Putin is a "wily opportunist who knows how to seize and exploit openings when they present themselves," said Jason Willick in The American Interest
"He does what he can to move democratic opinion in Western countries whenever possible towards the forces that are most divisive, in a bid to divide Western allies and weaken Western institutions."
But this is not just trolling for trolling's sake. It's trolling with a cause.
I Know You Are But What Am I?
At one level, the Putin regime is doing what it believes the West is doing.
Russian officials say -- and appear to truly believe -- that the the West has been meddling in its internal affairs, sponsoring and provoking anti-Kremlin street protests, and backing separatism.
Putin has said -- and appears to truly believe -- that the massive street protests that erupted in late 2011 and early 2012 were the result of a "signal" from Hillary Clinton, then the U.S. Secretary of State.
The mainstream view among Kremlin officials is that the Panama Papers revelations and the Olympic doping scandal were parts of a Western plot to weaken and discredit Russia.
Several Russian officials, including most recently Security Council Secretary Nikolai Patrushev, have repeated a bizarre and erroneous claim that former U.S. Secretary of State Madeleine Albright said Russia should not be allowed to have control over Siberia's natural resources.
And of course, it is an article of faith in Moscow that Ukraine's Euromaidan revolution was a Western-backed coup.
It's easy to dismiss all this as cynical propaganda. But it appears to be more than that. Putin's Kremlin appears to believe its own hype.
"In the eyes of Russian elites, Western aggression must be met with a response," Eugene Rumer, director of the Carnegie Endowment for International Peace's Russia and Eurasia Program and a former national intelligence officer for Russia and Eurasia at the U.S. National Intelligence Council wrote in Foreign Affairs.
"Hacking into DNC computers and releasing information on the Democrats’ fundraising practices is simply payback for Western media reports about elite corruption in Russia. It helps boost the Russian narrative that money and politics go hand in hand everywhere and that Russia is no different from the United States or other Western countries whose governments are critical of Russia."
The same could be said for Moscow's tacit support for Brexit, its backing of Marine Le Pen's National Front in France, and its courtship of separatists and extremists in the United States and Europe.
But there is more at work here than just payback.
A Cyber Psy-Op?
One of the things that really jumps out about the DNC hacking case was that the perpetrators apparently wanted to be identified.
According to a report by Reuters, U.S. intelligence officials suspect that Russian hackers deliberately left behind obvious digital fingerprints, including Cyrillic characters.
"Either these guys were incredibly sloppy, in which case it’s not clear that they could have gotten as far as they did without being detected, or they wanted us to know they were Russian," an unidentified U.S. intelligence official told Reuters.

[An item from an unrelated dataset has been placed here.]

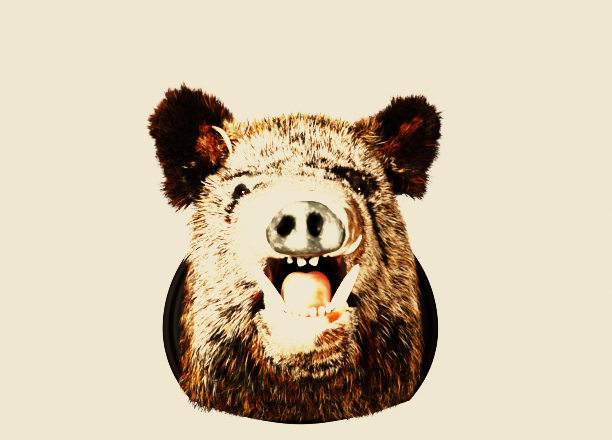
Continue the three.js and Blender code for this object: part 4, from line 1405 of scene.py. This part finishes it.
def plate_rings():
    """A block round the hanger plate, which has round ends."""
    half, rise = HANGER["width"] / 2 + HANGER["recess_gap"], (HANGER["long"] - HANGER["width"]) / 2
    turn = circle(48)
    z = HANGER["height"] + half * np.sin(turn) + rise * np.sign(np.sin(turn) + 1e-9)
    ends = (PAST_BACK, -HANGER["recess_depth"])
    return [np.stack([half * np.cos(turn), np.full(len(turn), y), z], axis=1) for y in ends]


def pocket_rings():
    """A block behind the hanger plate."""
    width, depth, height = POCKET
    middle = HANGER["height"] + POCKET_RISE
    corners = ((-1, -1), (1, -1), (1, 1), (-1, 1))
    return [[(x * width / 2, y, middle + z * height / 2) for x, z in corners] for y in (PAST_BACK, -depth)]


def cut_recess(piece, rings):
    """Cuts a block out of a piece."""
    points, faces = capped(np.array(rings, dtype=float))
    mesh = bpy.data.meshes.new("recess")
    mesh.from_pydata((points / 1000).tolist(), [], faces.tolist())
    cutter = bpy.data.objects.new("recess", mesh)
    bpy.context.scene.collection.objects.link(cutter)
    modifier = piece.modifiers.new("recess", "BOOLEAN")
    modifier.object, modifier.operation, modifier.solver = cutter, "DIFFERENCE", "EXACT"
    bpy.context.view_layer.objects.active = piece
    bpy.ops.object.modifier_apply(modifier="recess")
    bpy.data.objects.remove(cutter)


# ---- Materials ----


def plug(tree, value, socket):
    """Gives a socket a number, a colour or the output of another node."""
    if isinstance(value, bpy.types.NodeSocket):
        tree.links.new(value, socket)
    elif isinstance(value, tuple) and len(value) == 3 and socket.type == "RGBA":
        socket.default_value = (*value, 1)
    else:
        socket.default_value = value


def new_material(name, roughness, **sockets):
    """A material, its node tree, and its shader with plain settings on its own sockets."""
    material = bpy.data.materials.new(name)
    material.use_nodes = True
    tree = material.node_tree
    shader = tree.nodes["Principled BSDF"]
    for socket, value in {"Roughness": roughness, **sockets}.items():
        plug(tree, value, shader.inputs[socket.replace("_", " ")])
    return material, tree, shader


def node(tree, kind, **settings):
    """A new node: each setting is one of its own properties, or else one of its sockets."""
    made = tree.nodes.new("ShaderNode" + kind)
    for key, value in settings.items():
        if hasattr(made, key):
            setattr(made, key, value)
        else:
            plug(tree, value, made.inputs[key.replace("_", " ")])
    return made


def stored(tree, name, output="Fac"):
    """What the mesh keeps under this name."""
    return node(tree, "Attribute", attribute_name=name).outputs[output]


def noise(tree, scale, detail=3.0, stretch=(1, 1, 1), rough=0.55):
    """A random pattern, stretched along each axis of the object."""
    place = node(tree, "TexCoord").outputs["Object"]
    mapping = node(tree, "Mapping", Vector=place, Scale=stretch).outputs["Vector"]
    return node(tree, "TexNoise", Scale=scale, Detail=detail, Roughness=rough, Vector=mapping).outputs["Fac"]


def spread(tree, value, low, high, to_low, to_high):
    """Moves a value from one range to another."""
    made = node(tree, "MapRange", Value=value, From_Min=low, From_Max=high, To_Min=to_low, To_Max=to_high)
    return made.outputs["Result"]


def blend(tree, share, first, second, data="RGBA", kind="MIX"):
    """Two colours, or with FLOAT two numbers, mixed by a share."""
    mix = node(tree, "Mix", data_type=data, blend_type=kind)
    first_socket = {"RGBA": 6, "FLOAT": 2}[data]
    for place, value in ((0, share), (first_socket, first), (first_socket + 1, second)):
        plug(tree, value, mix.inputs[place])
    return mix.outputs[first_socket // 3]


def shaded(tree, colour, brightness):
    """A colour, darker or lighter by a number."""
    grey = node(tree, "CombineColor", Red=brightness, Green=brightness, Blue=brightness)
    return blend(tree, 1.0, colour, grey.outputs["Color"], kind="MULTIPLY")


def finish(tree, shader, colour, roughness=None, height=None, strength=0.0, distance=0.0):
    """Gives the shader its colour and, where stated, its roughness and a bump `distance` metres high."""
    plug(tree, colour, shader.inputs["Base Color"])
    if roughness is not None:
        plug(tree, roughness, shader.inputs["Roughness"])
    if height is not None:
        made = node(tree, "Bump", Height=height, Strength=strength, Distance=distance)
        plug(tree, made.outputs["Normal"], shader.inputs["Normal"])


def coat_material(name, roughness):
    material, tree, shader = new_material(name, roughness, Specular_IOR_Level=0.12)
    speckle = spread(tree, noise(tree, 420.0, 2.0), 0.3, 0.7, 0.78, 1.12)
    finish(tree, shader, shaded(tree, stored(tree, "Shade", "Color"), speckle))
    return material


def skin_material():
    """Hide with short flat hair, which turns smoother and wet where it is bare."""
    material, tree, shader = new_material("hide_skin", 0.7, Specular_IOR_Level=0.25)
    hairs = noise(tree, 300.0, 4.0, (1.0, 0.16, 1.0))
    pores = noise(tree, 420.0, 4.0, rough=0.7)
    wet = stored(tree, "Bare")
    fleck = spread(tree, hairs, 0.36, 0.64, 0.66, 1.16)
    plain = spread(tree, pores, 0.36, 0.62, 0.45, 1.35)
    colour = shaded(tree, stored(tree, "Shade", "Color"), blend(tree, wet, fleck, plain, "FLOAT"))
    height = blend(tree, wet, hairs, pores, "FLOAT")
    finish(tree, shader, colour, spread(tree, wet, 0.0, 1.0, 0.78, 0.34), height, 0.5, 0.0012)
    return material


# The pupil, the iris and its rim: where each is reached, and its colour.
IRIS = ((0.26, (0.001, 0.001, 0.001)), (0.62, (0.055, 0.018, 0.006)), (0.80, (0.006, 0.003, 0.002)))


def eye_material():
    """Black glass with a brown iris."""
    material, tree, shader = new_material("eye_glass", 0.06, Specular_IOR_Level=0.4)
    rings = node(tree, "ValToRGB", Fac=stored(tree, "Tilt"))
    bands = rings.color_ramp.elements
    bands.new(0.80)
    for band, (place, colour) in zip(bands, IRIS):
        band.position, band.color = place, (*colour, 1)
    fibres = spread(tree, noise(tree, 900.0, 4.0), 0.3, 0.7, 0.5, 1.4)
    finish(tree, shader, shaded(tree, rings.outputs["Color"], fibres))
    return material


def ivory_material():
    """Cream enamel with brown streaks, stained near the gum."""
    material, tree, shader = new_material(
        "ivory_enamel", 0.32, Coat_Weight=0.25, Coat_Roughness=0.2,
        Subsurface_Weight=0.15, Subsurface_Radius=(0.006, 0.004, 0.003),
    )
    streak = noise(tree, 160.0, 4.0, (1.0, 1.0, 0.2))
    stain = spread(tree, stored(tree, "Along"), 0.15, 0.55, 0.75, 0.0)
    body = blend(tree, spread(tree, streak, 0.35, 0.7, 0.0, 1.0), (0.90, 0.84, 0.68), (0.72, 0.60, 0.40))
    finish(tree, shader, blend(tree, stain, body, (0.34, 0.18, 0.07)), None, streak, 0.25, 0.0008)
    return material


def tongue_material():
    """Pale pink towards the boar's right side as painted light, red towards its left side and at the left of
    the low front as painted shade, and dark at the back as painted shade.
    """
    material, tree, shader = new_material(
        "tongue_wet", 0.28, Coat_Weight=0.4, Coat_Roughness=0.15,
        Subsurface_Weight=0.2, Subsurface_Radius=(0.008, 0.003, 0.002),
    )
    buds = noise(tree, 700.0, 3.0)
    mottle = spread(tree, noise(tree, 60.0, 3.0), 0.35, 0.65, 0.0, 1.0)
    axes = node(tree, "SeparateXYZ", Vector=node(tree, "TexCoord").outputs["Object"]).outputs
    # Painted light and shade: red towards the boar's left side, pale towards its right.
    aside = spread(tree, axes["X"], 0.003, 0.013, 0.0, 1.0)
    low = spread(tree, axes["Z"], -0.040, -0.028, 1.0, 0.0)
    # Painted shade, darker towards the back of the mouth.
    back = spread(tree, axes["Y"], -0.52, -0.44, 0.0, 0.8)
    pale = blend(tree, mottle, (0.80, 0.47, 0.34), (0.72, 0.31, 0.19))
    deep = blend(tree, mottle, (0.66, 0.24, 0.16), (0.56, 0.09, 0.035))
    # At the low front, pale on the boar's right as painted light and red on its left as painted shade.
    front = blend(tree, spread(tree, axes["X"], -0.006, 0.004, 0.0, 1.0), pale, (0.50, 0.05, 0.018))
    colour = blend(tree, low, blend(tree, aside, pale, deep), front)
    finish(tree, shader, blend(tree, back, colour, (0.20, 0.03, 0.02)), None, buds, 0.5, 0.0009)
    return material


def wood_material():
    """Wood stained nearly black, its grain running up the shield."""
    material, tree, shader = new_material("wood_stained", 0.5, Specular_IOR_Level=0.08)
    grain = noise(tree, 60.0, 6.0, (1.0, 1.0, 0.09))
    figure = spread(tree, noise(tree, 9.0, 3.0, (1.0, 1.0, 0.25)), 0.4, 0.7, 0.0, 0.6)
    fine = spread(tree, grain, 0.35, 0.7, 0.0, 1.0)
    streaks = blend(tree, fine, (0.002, 0.0012, 0.0009), (0.009, 0.0043, 0.0027))
    colour = blend(tree, figure, streaks, (0.004, 0.002, 0.0014))
    finish(tree, shader, colour, spread(tree, grain, 0.3, 0.7, 0.46, 0.6), grain, 0.2, 0.0006)
    return material


def steel_material():
    """Brushed steel."""
    material, tree, shader = new_material("steel_plate", 0.35, Metallic=1.0)
    brushing = noise(tree, 500.0, 3.0, (0.05, 1.0, 1.0))
    colour = blend(tree, spread(tree, brushing, 0.3, 0.7, 0.0, 1.0), (0.50, 0.50, 0.48), (0.66, 0.66, 0.63))
    finish(tree, shader, colour, spread(tree, brushing, 0.3, 0.7, 0.28, 0.44))
    return material


def floor_material():
    material, tree, shader = new_material("floor_paint", 0.85)
    finish(tree, shader, blend(tree, noise(tree, 3.0), (0.80, 0.75, 0.63), (0.84, 0.79, 0.67)))
    return material


# ---- Stage ----

# The camera looks up at the snout from below and a little to one side. Metres and degrees.
VIEW = {"distance": 1.5, "below": 10.0, "aside": 0.8, "pitch": 10.31, "turn": 0.78}
LENS, SENSOR = 86.0, 36.0  # millimetres
HANGING_HEIGHT = 1.35  # of the shield's middle above the floor
AIR = (1.0, 1.0, 1.0)
AMBIENT = 0.16  # how much of the air's brightness falls on things
# The picture is as contrasty as the photograph: what it makes of each brightness, and of full white.
FILM = [(0, 0), (0.03, 0.005), (0.08, 0.034), (0.18, 0.22), (0.30, 0.56), (0.45, 0.88), (0.62, 0.99), (1, 1)]
PAPER = (0.87, 0.80, 0.63)
FLOOR_HALF = 5.0
# Disk lights: place, width, power in watts, and colour. All of them point at the middle of the head.
LIT_PLACE = Vector((0.0, -0.4, 0.08))
LIGHTS = {
    "key": ((-1.15, -2.4, 0.50), 0.5, 175.0, (1.0, 0.98, 0.93)),
    "fill": ((1.1, -2.4, 0.40), 0.5, 66.0, (1.0, 0.94, 0.84)),
    "back": ((0.6, 1.7, 1.1), 1.0, 40.0, (1.0, 0.90, 0.72)),
    "top": ((-0.6, -1.0, 2.0), 1.2, 22.0, (1.0, 0.96, 0.88)),
}


def make_camera():
    low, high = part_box("nose_pad")
    snout = Vector((0.0, low[1] + 0.001, (low[2] + high[2]) / 2 - 0.002))
    below, aside = math.radians(VIEW["below"]), math.radians(VIEW["aside"])
    away = Vector((-math.sin(aside) * math.cos(below), -math.cos(aside) * math.cos(below), -math.sin(below)))
    data = bpy.data.cameras.new("camera")
    data.lens, data.sensor_width, data.clip_end = LENS, SENSOR, 50.0
    camera = bpy.data.objects.new("camera", data)
    camera.location = snout + away * VIEW["distance"]
    camera.rotation_euler = (math.radians(90 + VIEW["pitch"]), 0.0, math.radians(-VIEW["turn"]))
    bpy.context.scene.collection.objects.link(camera)
    bpy.context.scene.camera = camera


def make_light(name, place, size, power, colour):
    data = bpy.data.lights.new(name, "AREA")
    data.shape, data.size, data.energy, data.color = "DISK", size, power, colour
    light = bpy.data.objects.new(name, data)
    light.location = place
    light.rotation_euler = (LIT_PLACE - Vector(place)).to_track_quat("-Z", "Y").to_euler()
    bpy.context.scene.collection.objects.link(light)


def make_floor():
    mesh = bpy.data.meshes.new("floor")
    corners = [(x * FLOOR_HALF, y * FLOOR_HALF, 0) for x, y in ((-1, -1), (1, -1), (1, 1), (-1, 1))]
    mesh.from_pydata(corners, [], [(0, 1, 2, 3)])
    floor = bpy.data.objects.new("floor", mesh)
    floor.location.z = -HANGING_HEIGHT
    floor.data.materials.append(floor_material())
    bpy.context.scene.collection.objects.link(floor)
    floor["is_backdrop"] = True


def make_air():
    """A plain bright backdrop that lights things less than it shows."""
    world = bpy.data.worlds.new("studio")
    world.use_nodes = True
    tree = world.node_tree
    background = tree.nodes["Background"]
    plug(tree, AIR, background.inputs["Color"])
    seen = node(tree, "LightPath").outputs["Is Camera Ray"]
    plug(tree, spread(tree, seen, 0.0, 1.0, AMBIENT, 1.0), background.inputs["Strength"])
    bpy.context.scene.world = world


def set_tones():
    """Gives the picture the tones of FILM and PAPER."""
    view = bpy.context.scene.view_settings
    view.view_transform = "Standard"
    view.use_curve_mapping = True
    for curve, white in zip(view.curve_mapping.curves, PAPER):
        for place in FILM[1:-1]:
            curve.points.new(*place)
        for point, (light, shade) in zip(curve.points, FILM):
            point.location = light, shade * white
            point.handle_type = "AUTO_CLAMPED"
    view.curve_mapping.extend = "HORIZONTAL"
    view.curve_mapping.update()


# ---- Everything ----

make_camera()
make_floor()
make_air()
for light_name, settings in LIGHTS.items():
    make_light(light_name, *settings)
set_tones()

skin = make_skin()
skin_points, skin_normals, _ = mesh_arrays(skin)
shades, bareness = skin_colours(skin_points, skin_normals)
store(skin, "Shade", shades)
store(skin, "Bare", bareness)
skin.data.materials.append(skin_material())

make_cartilage(skin.data.materials[0])
make_body_coat(skin, coat_material("hide_coat", 0.5))
make_ear_coat(skin, coat_material("ear_coat", 0.5))

ivory = ivory_material()
eye_glass = eye_material()
for side_name in SIDES:
    for tooth in TUSKS:
        make_tusk(tooth, side_name, ivory)
    make_eye(side_name, eye_glass)
make_teeth("teeth_upper", UPPER_TEETH, -1, ivory)
make_teeth("teeth_lower", LOWER_TEETH, 1, ivory)
make_tongue(tongue_material())
make_shield(wood_material())
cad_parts["hanger"].data.materials.clear()
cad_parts["hanger"].data.materials.append(steel_material())

visual_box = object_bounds()
[[list(map(float, corner)) for corner in box] for box in (cad_box, visual_box)]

Another described the hack as 'the cyber equivalent of buzzing NATO ships and planes using fighters with Russian flags on their tails."
In this sense, Russia's most brazen cyberattack was something of a cyber psy-op.
And at least one of Moscow's goals is apparently to force the United States to treat it as an equal superpower.
"The Russians are messing with the United States," Olga Oliker wrote recently in The National Interest.
"Russia’s actions are meant to center U.S. policy on itself, to recreate a bipolar global structure reminiscent of that during the Cold War."
And, if it was a big psy-op, it appears to have worked.
Suddenly, for the first time since the Cold War, Russia occupies center stage in a U.S. election.
Suddenly, there are global headlines about the threat of Russian hackers.
Suddenly, there are alarmist reports in the media claiming that the Kremlin could hack voting machines and alter the results of elections in Western countries.
But even if the Kremlin's trolling is one part head game, it is also a security threat that is impossible to ignore.
"Russia’s activities...are elements of an openly stated doctrine -- a resurrection of Soviet-style political warfare, in which intelligence agencies seek to amplify divisions among their enemies, weakening the Western front by sowing discord and dissent whenever the opportunity presents itself," Eerik-Niiles Kross, a member of Estonia's parliament and a former intelligence chief, wrote in Poliitco.
"The political warfare of the Cold War is back -- in updated form, with meaner, more modern tools, including a vast state media empire in Western languages, hackers, spies, agents, useful idiots, compatriot groups, and hordes of internet trolls."